Two hours of watching the Apple Launch actually made the Manson Family seem homey.
You cannot squeeze out some kind of imprimatur of good citizenship by holding a product launch in a “civic” center.
...
We all knew that Jobs’ refusal to dress ‘appropriately’ was the flipside of a loner genius with a unique vision who wasn’t going to conform. He was half-crazy but headed to unexplored territory. The first guy who does that is authentic; the second guy is not. CEO Tim Cook is the second guy.
Cook’s persona is creepy, almost mortician-esque. He has an unconvincing forced jubilance, wedded to a lurking, hunchbacked rigidity. His body seems superfluous, a nuisance. The white hair and nerdy glasses round out a kind of depthless, mealy look that betrays a measure of cruelty. His arms hang useless, as if he has to exert every ounce of willpower to raise them when the script calls for mock exultation.
...
As an illustration of how the Apple Watch changed people’s lives, he tells us how the watch helped a man keep to an exercise schedule. Does he think we’re so dumb we believe this was never possible until the invention of this watch? Also he showed how a doctor could tilt the watch forward and check his daily schedule of rounds; ironically, this task was something that my own father could handle with a small notebook and a pencil in the 1960s, as a doctor at San Francisco General Hospital no less.
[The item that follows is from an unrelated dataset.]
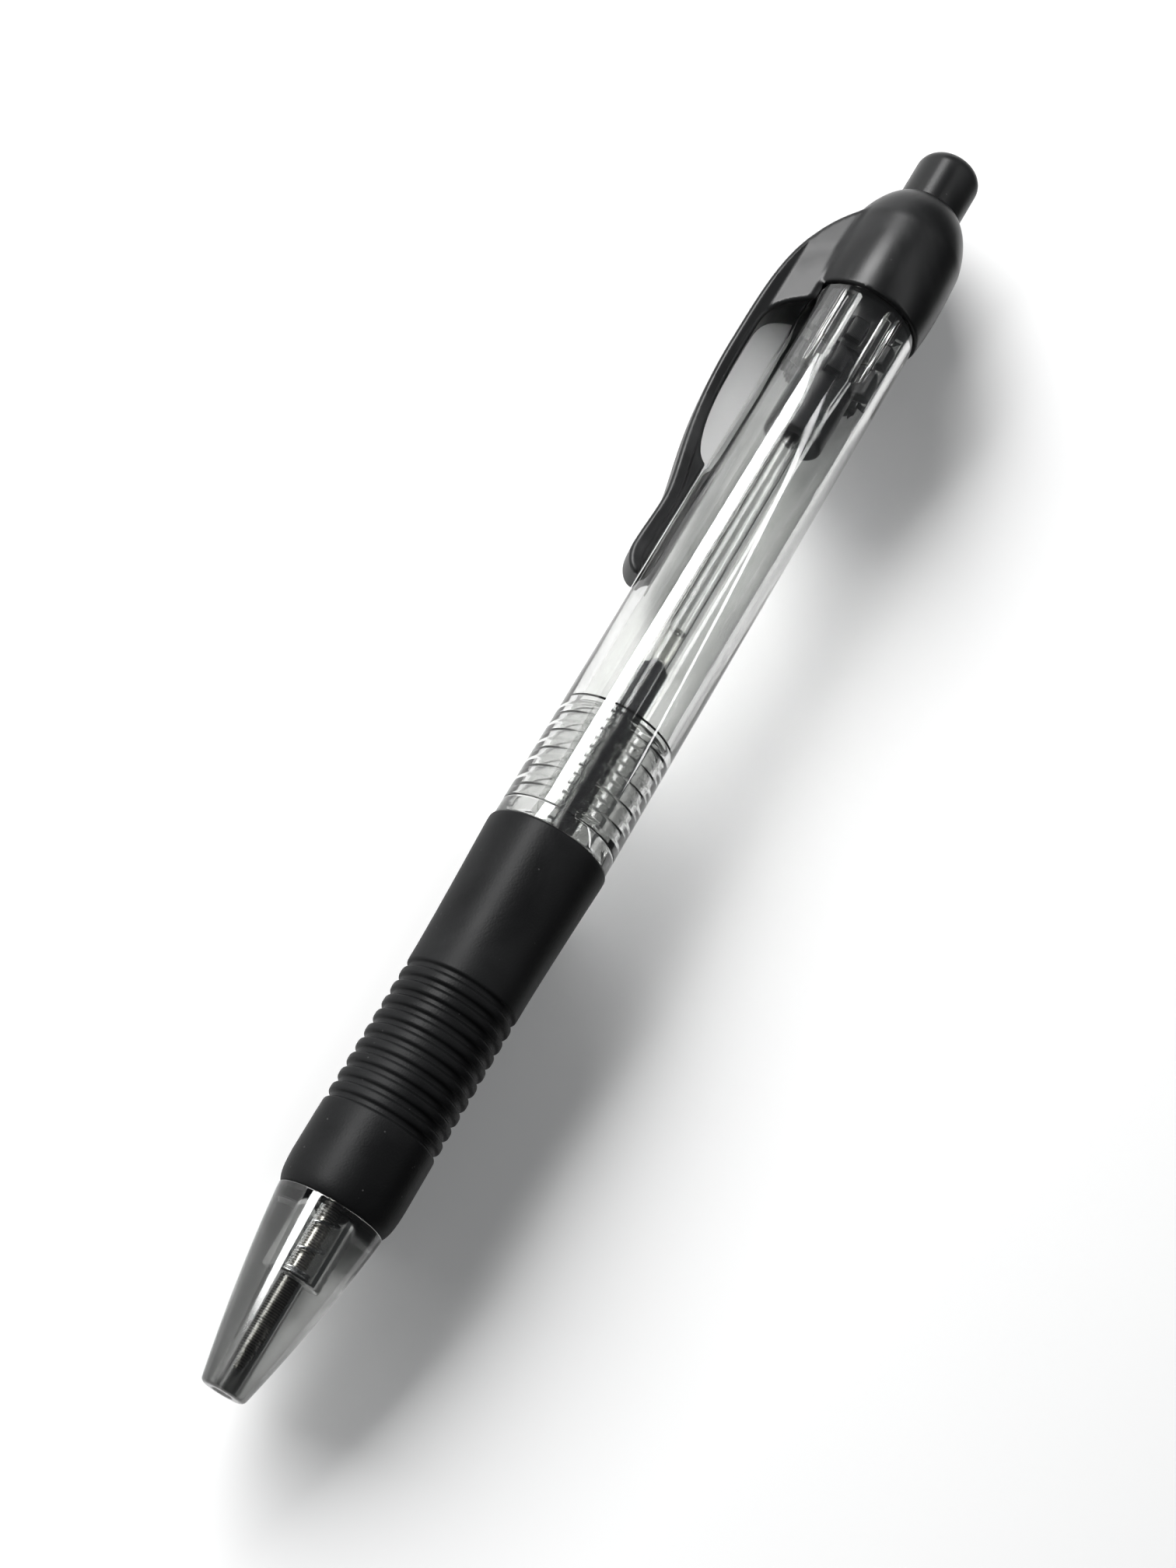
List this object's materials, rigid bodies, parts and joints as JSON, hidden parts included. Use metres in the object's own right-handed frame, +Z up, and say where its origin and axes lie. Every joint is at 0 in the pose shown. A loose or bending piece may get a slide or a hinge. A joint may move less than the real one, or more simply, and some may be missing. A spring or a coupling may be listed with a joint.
{
  "type": "retractable gel pen",
  "caption": "Retractable gel pen with a clear barrel and nose, a grooved black rubber grip, a black cap with a springy pocket clip, a push button and a refill that slides in and out.",
  "frame": {"origin": "on the surface that the pen lies on, under the middle of its bounding box", "axes": "+X along the pen from the nose to the push button; +Z up; the clip points to +Y and dips until its edge meets the surface"},
  "size_m": [0.1398, 0.0158, 0.0124],
  "materials": {
    "clear_plastic": "gloss",
    "grip_rubber": "satin",
    "black_plastic": "gloss",
    "cam_plastic": "satin",
    "tube_plastic": "gloss",
    "holder_plastic": "satin",
    "point_metal": "satin",
    "ball_metal": "polished",
    "gel_ink": "gloss",
    "follower_grease": "gloss",
    "spring_steel": "polished"
  },
  "bodies": {
    "barrel": {"barrel": "clear_plastic", "cap": "black_plastic"},
    "clip": {"clip": "black_plastic"},
    "button": {"push_button": "black_plastic"},
    "refill": {"rotor_cam": "cam_plastic", "refill_tube": "tube_plastic", "tip_holder": "holder_plastic", "point_body": "point_metal", "writing_ball": "ball_metal", "gel_ink": "gel_ink", "ink_follower": "follower_grease"},
    "spring": {"return_spring": "spring_steel"},
    "section": {"front_section": "clear_plastic", "grip_sleeve": "grip_rubber"}
  },
  "joints": [
    {"name": "button_press", "type": "slide", "parent": "barrel", "child": "button", "axis": [-1, 0, 0], "range_m": [0, 0.0054], "stiffness_N_per_m": 250, "springref_m": -0.003, "deforming": ["return_spring"]},
    {"name": "refill_feed", "type": "slide", "parent": "barrel", "child": "refill", "axis": [-1, 0, 0], "range_m": [0, 0.0055]},
    {"name": "section_advance", "type": "slide", "parent": "barrel", "child": "spring", "axis": [-1, 0, 0], "range_m": [0, 0.0111]},
    {"name": "section_turn", "type": "hinge", "parent": "spring", "child": "section", "pos_m": [-0.0137, -0.00173, 0.00621], "axis": [-1, 0, 0], "range_deg": [0, 1980]},
    {"name": "clip_flex", "type": "hinge", "parent": "barrel", "child": "clip", "pos_m": [0.04345, 0.00644, 0.00194], "axis": [0, -0.4634, -0.8862], "range_deg": [0, 4], "stiffness_Nm_per_rad": 0.4, "springref_deg": -0.17}
  ],
  "couplings": [
    {"joint": "refill_feed", "follows": "button_press", "ratio": 1},
    {"joint": "section_advance", "follows": "section_turn", "m_per_rad": 0.00031831}
  ]
}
The Apple Launch soon became a drone-fest, with Cook introducing another man who was dressed virtually identically to Cook, who introduced another guy dressed the same, and then a woman dressed similarly, then again another guy, like Russian matryorska dolls popping out of each other. They were all in the same uniform, or rather anti-uniform, in some kind of California-forced-conformity/anti-conformity. The last time I saw so many people looking like that, it was the mass suicide at Heaven’s Gate.
...
Mercifully, it ended with Cook giving a shout out to the Apple workers in the audience, who responded like cult members fed sugar and gumballs all week. And then, in a fawning introduction, he introduced the band One Republic, who gave a kind of generic performance that would offend nobody, in a hall that hosted revolutionary bands like Jimi Hendrix, Janis Joplin, and the Grateful Dead.
Lest I be called a killjoy, let it be noted that I am typing this on a MacBook Air. I have an iPhone 6, and an iPad Mini. I am an Apple person, as it were. But just because I buy the products doesn’t mean that I buy the mythology surrounding them.
...
The Apple Launch is a closed circle of fawning sycophants, thrilled with gimmicks, adapted to computers, programmed, a throng of identical authentic individuals chained to their machines and congratulating themselves on being ‘connected,’ led by a human that resembles a robot.
Two hours of watching the Apple Launch actually made the Manson Family seem homey.